Restate word for word the lines that begin the listing and end with the line holding "cap_columns = np.linspace(0, 2".

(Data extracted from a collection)
◆ ◆ ◆ ◆ ◆
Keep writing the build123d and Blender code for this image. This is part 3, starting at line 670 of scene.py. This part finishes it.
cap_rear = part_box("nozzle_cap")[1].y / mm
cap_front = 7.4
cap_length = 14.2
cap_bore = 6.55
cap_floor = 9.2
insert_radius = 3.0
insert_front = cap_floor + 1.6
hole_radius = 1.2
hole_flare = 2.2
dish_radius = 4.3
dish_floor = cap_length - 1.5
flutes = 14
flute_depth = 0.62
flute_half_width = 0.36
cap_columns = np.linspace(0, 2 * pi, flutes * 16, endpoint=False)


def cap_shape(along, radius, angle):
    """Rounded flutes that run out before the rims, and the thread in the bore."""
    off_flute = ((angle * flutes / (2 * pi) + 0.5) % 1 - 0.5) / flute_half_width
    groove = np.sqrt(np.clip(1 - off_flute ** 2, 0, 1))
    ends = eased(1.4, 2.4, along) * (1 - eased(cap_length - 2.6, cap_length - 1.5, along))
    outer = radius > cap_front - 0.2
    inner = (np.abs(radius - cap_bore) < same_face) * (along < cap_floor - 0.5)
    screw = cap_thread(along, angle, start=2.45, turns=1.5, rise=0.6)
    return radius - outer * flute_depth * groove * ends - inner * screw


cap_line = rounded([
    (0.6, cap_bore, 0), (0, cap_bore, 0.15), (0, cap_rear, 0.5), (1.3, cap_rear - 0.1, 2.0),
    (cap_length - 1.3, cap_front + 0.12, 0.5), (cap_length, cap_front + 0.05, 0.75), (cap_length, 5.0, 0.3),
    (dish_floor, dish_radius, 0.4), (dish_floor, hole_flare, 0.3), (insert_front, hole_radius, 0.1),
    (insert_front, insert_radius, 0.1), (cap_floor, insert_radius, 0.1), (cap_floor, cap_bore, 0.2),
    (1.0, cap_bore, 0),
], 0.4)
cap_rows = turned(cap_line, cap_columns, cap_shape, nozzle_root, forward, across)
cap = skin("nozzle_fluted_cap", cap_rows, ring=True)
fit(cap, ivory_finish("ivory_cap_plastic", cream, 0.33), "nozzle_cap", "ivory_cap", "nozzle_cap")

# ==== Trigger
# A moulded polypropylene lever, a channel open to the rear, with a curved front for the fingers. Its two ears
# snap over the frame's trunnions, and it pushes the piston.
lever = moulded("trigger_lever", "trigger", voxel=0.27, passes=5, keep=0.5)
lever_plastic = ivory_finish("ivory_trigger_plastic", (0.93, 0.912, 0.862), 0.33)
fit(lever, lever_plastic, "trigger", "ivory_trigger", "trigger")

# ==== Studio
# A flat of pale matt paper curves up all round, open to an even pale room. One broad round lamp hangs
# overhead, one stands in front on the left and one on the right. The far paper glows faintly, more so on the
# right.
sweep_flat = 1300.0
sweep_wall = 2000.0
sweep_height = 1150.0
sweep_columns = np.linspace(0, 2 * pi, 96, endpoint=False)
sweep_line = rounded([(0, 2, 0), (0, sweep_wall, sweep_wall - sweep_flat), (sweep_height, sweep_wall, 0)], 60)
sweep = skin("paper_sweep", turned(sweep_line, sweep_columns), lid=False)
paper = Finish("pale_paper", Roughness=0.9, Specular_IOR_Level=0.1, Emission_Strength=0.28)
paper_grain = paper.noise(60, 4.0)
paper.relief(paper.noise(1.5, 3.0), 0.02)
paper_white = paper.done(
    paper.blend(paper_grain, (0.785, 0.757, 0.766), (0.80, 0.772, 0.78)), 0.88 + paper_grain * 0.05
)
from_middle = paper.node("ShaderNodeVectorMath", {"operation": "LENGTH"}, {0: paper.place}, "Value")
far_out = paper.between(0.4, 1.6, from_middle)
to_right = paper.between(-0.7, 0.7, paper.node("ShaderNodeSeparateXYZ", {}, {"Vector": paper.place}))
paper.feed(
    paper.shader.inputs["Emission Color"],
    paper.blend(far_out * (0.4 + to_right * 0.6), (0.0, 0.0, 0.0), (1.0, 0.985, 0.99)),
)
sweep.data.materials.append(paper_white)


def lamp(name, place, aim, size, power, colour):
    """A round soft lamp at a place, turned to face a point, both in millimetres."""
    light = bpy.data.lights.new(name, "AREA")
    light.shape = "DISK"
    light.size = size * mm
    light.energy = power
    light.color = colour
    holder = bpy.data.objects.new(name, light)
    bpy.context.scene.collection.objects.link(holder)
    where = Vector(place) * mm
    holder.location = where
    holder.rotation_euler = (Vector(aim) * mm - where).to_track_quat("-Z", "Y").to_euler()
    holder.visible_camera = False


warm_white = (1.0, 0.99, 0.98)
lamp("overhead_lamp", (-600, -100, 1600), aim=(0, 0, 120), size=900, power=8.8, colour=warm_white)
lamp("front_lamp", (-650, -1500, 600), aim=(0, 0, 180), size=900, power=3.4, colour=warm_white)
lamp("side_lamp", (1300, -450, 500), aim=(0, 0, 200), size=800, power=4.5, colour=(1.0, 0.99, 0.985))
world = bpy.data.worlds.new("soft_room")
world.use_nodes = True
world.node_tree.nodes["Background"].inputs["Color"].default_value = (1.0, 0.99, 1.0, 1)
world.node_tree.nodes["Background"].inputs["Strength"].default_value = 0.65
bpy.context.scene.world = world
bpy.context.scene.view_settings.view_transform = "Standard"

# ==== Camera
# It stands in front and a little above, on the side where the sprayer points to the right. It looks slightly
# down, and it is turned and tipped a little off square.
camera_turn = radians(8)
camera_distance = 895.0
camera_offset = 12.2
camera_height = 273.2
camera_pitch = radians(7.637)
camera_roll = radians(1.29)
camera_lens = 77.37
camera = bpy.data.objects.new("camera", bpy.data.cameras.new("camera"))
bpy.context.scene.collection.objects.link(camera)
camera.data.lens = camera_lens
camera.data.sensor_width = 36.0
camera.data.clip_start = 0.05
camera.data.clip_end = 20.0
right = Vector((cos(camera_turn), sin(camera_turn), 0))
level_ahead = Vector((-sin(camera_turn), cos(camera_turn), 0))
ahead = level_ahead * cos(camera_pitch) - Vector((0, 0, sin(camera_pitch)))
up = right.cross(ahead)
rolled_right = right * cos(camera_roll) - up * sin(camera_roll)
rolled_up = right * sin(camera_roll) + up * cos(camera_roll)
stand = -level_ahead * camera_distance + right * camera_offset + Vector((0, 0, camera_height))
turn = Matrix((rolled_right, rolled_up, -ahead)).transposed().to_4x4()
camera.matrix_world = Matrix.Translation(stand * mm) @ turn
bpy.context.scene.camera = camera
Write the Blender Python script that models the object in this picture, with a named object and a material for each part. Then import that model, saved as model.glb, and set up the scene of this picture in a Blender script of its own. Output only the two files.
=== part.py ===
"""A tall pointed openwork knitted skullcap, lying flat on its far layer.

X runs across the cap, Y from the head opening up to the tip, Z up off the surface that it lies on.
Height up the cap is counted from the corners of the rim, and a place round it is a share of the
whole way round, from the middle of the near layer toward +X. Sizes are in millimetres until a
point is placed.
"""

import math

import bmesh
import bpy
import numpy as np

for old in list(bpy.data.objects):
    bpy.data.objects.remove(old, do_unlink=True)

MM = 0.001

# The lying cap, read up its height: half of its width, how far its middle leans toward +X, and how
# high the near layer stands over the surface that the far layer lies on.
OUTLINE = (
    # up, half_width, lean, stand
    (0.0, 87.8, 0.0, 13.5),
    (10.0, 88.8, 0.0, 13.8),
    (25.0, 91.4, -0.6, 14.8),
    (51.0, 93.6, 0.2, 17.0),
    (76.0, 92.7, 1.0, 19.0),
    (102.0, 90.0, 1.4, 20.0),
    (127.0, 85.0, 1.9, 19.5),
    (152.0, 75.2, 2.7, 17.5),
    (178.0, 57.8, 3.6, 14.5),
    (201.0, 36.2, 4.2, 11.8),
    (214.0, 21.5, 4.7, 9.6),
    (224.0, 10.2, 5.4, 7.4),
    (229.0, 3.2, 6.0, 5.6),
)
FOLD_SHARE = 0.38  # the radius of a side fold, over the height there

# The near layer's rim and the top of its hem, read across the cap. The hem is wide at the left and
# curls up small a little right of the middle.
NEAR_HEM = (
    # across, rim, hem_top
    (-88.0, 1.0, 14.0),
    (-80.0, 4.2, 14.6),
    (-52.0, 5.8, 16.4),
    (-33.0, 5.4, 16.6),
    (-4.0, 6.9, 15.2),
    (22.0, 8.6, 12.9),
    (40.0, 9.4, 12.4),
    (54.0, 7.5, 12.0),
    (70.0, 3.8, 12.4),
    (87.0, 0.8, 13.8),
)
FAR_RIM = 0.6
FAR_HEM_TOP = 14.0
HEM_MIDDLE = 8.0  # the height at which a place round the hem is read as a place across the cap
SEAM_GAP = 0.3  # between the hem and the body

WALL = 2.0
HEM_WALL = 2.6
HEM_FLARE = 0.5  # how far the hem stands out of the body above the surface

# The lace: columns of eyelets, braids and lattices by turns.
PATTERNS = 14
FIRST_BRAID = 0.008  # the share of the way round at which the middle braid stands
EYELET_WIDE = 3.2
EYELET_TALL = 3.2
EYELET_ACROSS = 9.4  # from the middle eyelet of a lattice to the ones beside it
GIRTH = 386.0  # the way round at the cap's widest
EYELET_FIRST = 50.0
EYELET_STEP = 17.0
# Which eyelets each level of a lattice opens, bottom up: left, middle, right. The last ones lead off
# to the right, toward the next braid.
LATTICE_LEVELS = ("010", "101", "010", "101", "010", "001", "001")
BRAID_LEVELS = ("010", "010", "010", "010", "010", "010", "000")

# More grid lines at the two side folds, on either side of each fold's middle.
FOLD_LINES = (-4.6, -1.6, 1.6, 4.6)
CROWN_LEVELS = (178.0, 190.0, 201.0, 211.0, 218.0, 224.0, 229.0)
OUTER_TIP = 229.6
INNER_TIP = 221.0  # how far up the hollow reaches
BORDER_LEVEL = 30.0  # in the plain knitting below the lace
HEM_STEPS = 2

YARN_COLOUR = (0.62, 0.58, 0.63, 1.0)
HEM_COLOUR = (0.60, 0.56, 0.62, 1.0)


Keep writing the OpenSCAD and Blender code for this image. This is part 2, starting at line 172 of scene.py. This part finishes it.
◆ ◆ ◆ ◆ ◆
* [ANSWER BELOW]:
Keep writing the build123d and Blender code for this image. This is part 3, starting at line 670 of scene.py. This part finishes it.
cap_rear = part_box("nozzle_cap")[1].y / mm
cap_front = 7.4
cap_length = 14.2
cap_bore = 6.55
cap_floor = 9.2
insert_radius = 3.0
insert_front = cap_floor + 1.6
hole_radius = 1.2
hole_flare = 2.2
dish_radius = 4.3
dish_floor = cap_length - 1.5
flutes = 14
flute_depth = 0.62
flute_half_width = 0.36
cap_columns = np.linspace(0, 2 * pi, flutes * 16, endpoint=False)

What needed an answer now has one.